Signer, naturally, brings up Justice Robert Jackson’s famous dissent in 1949’s Terminiello v. City of Chicago, in which Jackson cautioned that the Bill of Rights shouldn’t be turned “into a suicide pact.” The “suicide pact” dissent remains a favorite of censors, gun-controllers, and others frustrated by the unpliable nature of our fundamental liberties. Yet after the majority in Terminiello found a Chicago “breach of peace” ordinance banning speech that “stirs the public to anger, invites dispute, brings about a condition of unrest, or creates a disturbance” to be unconstitutional, Chicago did not turn to fascism. The speech at issue did not cause riots or public unrest. None of us would even be familiar with the name of the disgraced anti-Semitic priest Arthur Terminiello if it weren’t for Jackson’s destructive attack on natural rights.

Even if we conceded for the sake of argument that free speech failed Charlottesville on a single day in August of 2017, it would be absurd to refer to the neutral view of speech enshrined by the Bill of Rights as making that document a “suicide pact.” There are millions of other places and thousands of other days where content-neutral protection of speech hasn’t failed America. On the first anniversary of the “Unite the Right” rally in Charlottesville, only two dozen bigots showed up for a second rally in Washington, D.C. — they had been denied a permit by Charlottesville authorities — and they were met by thousands of counter-protesters.

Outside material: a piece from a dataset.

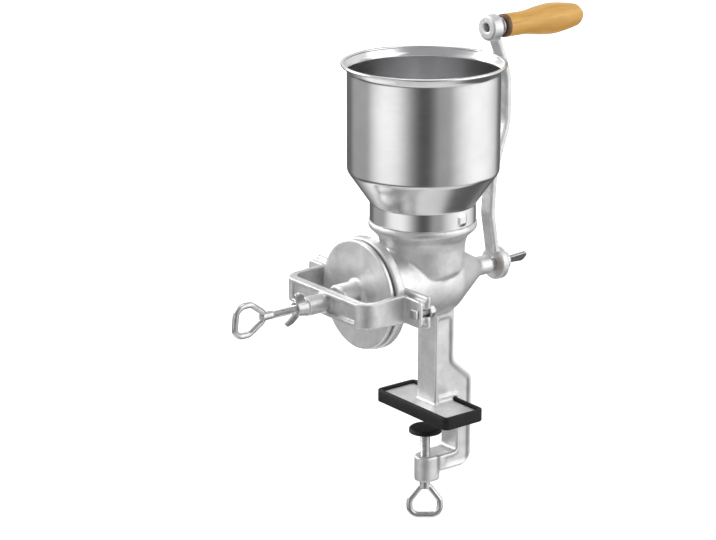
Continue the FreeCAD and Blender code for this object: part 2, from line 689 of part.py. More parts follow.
def fixed_plate():
    """Grinding plate screwed into the flange."""
    plate = grooved_plate(PLATE_SEAT_X, FACE_X + PLATE_SINK, THROAT_R)
    return plate.cut(ring_of(screw_clearance(fixed_screw_stations()), FIXED_SCREWS_TURN))


def turning_plate():
    """Grinding plate screwed into the holder."""
    plate = grooved_plate(TURNING_PLATE_X, TURNING_PLATE_X + PLATE_T, PLATE_BORE_R)
    return plate.cut(ring_of(screw_clearance(turning_screw_stations()), TURNING_SCREWS_TURN))


def plate_holder():
    """Turning disc with a long hub; the hub is bored for the shaft, the ball and the adjusting screw."""
    disc = turned_x([
        (HUB_END_X, 0), (HUB_END_X, HUB_R), (HOLDER_FACE_X, HUB_R), (HOLDER_FACE_X, HOLDER_R),
        (HOLDER_BACK_X, HOLDER_R), (HOLDER_BACK_X, PLATE_R + RUN_FIT), (TURNING_PLATE_X, PLATE_R + RUN_FIT),
        (TURNING_PLATE_X, 0),
    ], radii=[0, 2.0, 3.0, 1.2, 0.6, 0, 0, 0])
    holes = [cylinder_x(SHAFT_R + RUN_FIT, HUB_END_X - 1, TURNING_PLATE_X + 1), drive_pin_bar(RUN_FIT, -1.0)]
    return disc.cut(holes + ring_of(plate_screw(turning_screw_stations(), RUN_FIT), TURNING_SCREWS_TURN))


# ---- Yoke and its screws -----------------------------------------------------------------------------
def yoke():
    """U-shaped frame: a bar with a sunk web and a threaded boss, two arms and two bolt ears."""
    ear_end = YOKE_EAR_X + EAR_T
    inner_half = YOKE_HALF - YOKE_ARM_T
    inner_x = YOKE_BACK_X + YOKE_BAR_T
    outline = [
        (ear_end, -YOKE_HALF), (YOKE_BACK_X, -YOKE_HALF), (YOKE_BACK_X, YOKE_HALF), (ear_end, YOKE_HALF),
        (ear_end, inner_half), (inner_x, inner_half), (inner_x, -inner_half), (ear_end, -inner_half),
    ]
    inner_corner = YOKE_CORNER - YOKE_ARM_T
    radii = [0, YOKE_CORNER, YOKE_CORNER, 0, 0, inner_corner, inner_corner, 0]
    frame = plate_xy(outline, radii, (AXIS_Z - YOKE_ARM_H, AXIS_Z + YOKE_ARM_H))
    side = plate_xz([
        (YOKE_BACK_X - 1, AXIS_Z - YOKE_BAR_H / 2), (inner_x, AXIS_Z - YOKE_BAR_H / 2),
        (YOKE_EAR_X - 8, AXIS_Z - YOKE_ARM_H / 2), (ear_end + 1, AXIS_Z - YOKE_ARM_H / 2),
        (ear_end + 1, AXIS_Z + YOKE_ARM_H / 2), (YOKE_EAR_X - 8, AXIS_Z + YOKE_ARM_H / 2),
        (inner_x, AXIS_Z + YOKE_BAR_H / 2), (YOKE_BACK_X - 1, AXIS_Z + YOKE_BAR_H / 2),
    ], 0.0, wide(2 * YOKE_HALF + 2))
    frame = frame.common(side)
    web = YOKE_BAR_H / 2 - 4.0
    sunk = block((YOKE_BACK_X - 1, YOKE_BACK_X + YOKE_WEB_CUT), wide(2 * (YOKE_HALF - YOKE_CORNER)),
                 (AXIS_Z - web, AXIS_Z + web))
    boss = cylinder_x(YOKE_BOSS_R, YOKE_BACK_X - YOKE_BOSS_L, inner_x + 1.5)
    root = YOKE_HALF - YOKE_ARM_T / 2
    ear = yoke_ear(root)
    whole = fused(frame.cut(sunk), boss, ear, mirrored_y(ear))
    holes = [cylinder_x(ADJUST_R + RUN_FIT, YOKE_BACK_X - YOKE_BOSS_L - 1, inner_x + 3)]
    for y in (-BOLT_Y, BOLT_Y):
        holes.append(cylinder_x(BOLT_R + PASS_GAP, YOKE_EAR_X - 1, ear_end + 1, (y, AXIS_Z)))
    return whole.cut(holes)


def yoke_ear(root):
    """Ear of the yoke on the +Y side, with rounded outer corners."""
    points = [V(YOKE_EAR_X, y, AXIS_Z + z) for y, z in rectangle((root, EAR_REACH), wide(YOKE_EAR_H))]
    face = Part.Face(rounded_wire(points, [0, 4.0, 4.0, 0]))
    return face.extrude(V(EAR_T, 0, 0))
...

So Signer’s claim that municipalities are handcuffed by free speech is risible. It’s also irrelevant. Signer uses words such as “safe” and “safety” a dozen times in his column. The right to protest peacefully is not contingent on the actions of strangers who break the law. Just because anti-capitalists are known to occasionally throw rocks through the windows of coffee-shop chains doesn’t mean we should be free to ban every anti-capitalist activist in the country from exercising his First Amendment rights.

Until recently, we agreed on these ideals. The dogma of free speech was perhaps the only one most Americans still claimed to venerate. But that may not be the case much longer. Our support for the First Amendment seems to be waning, and if that continues, we will come to regret it.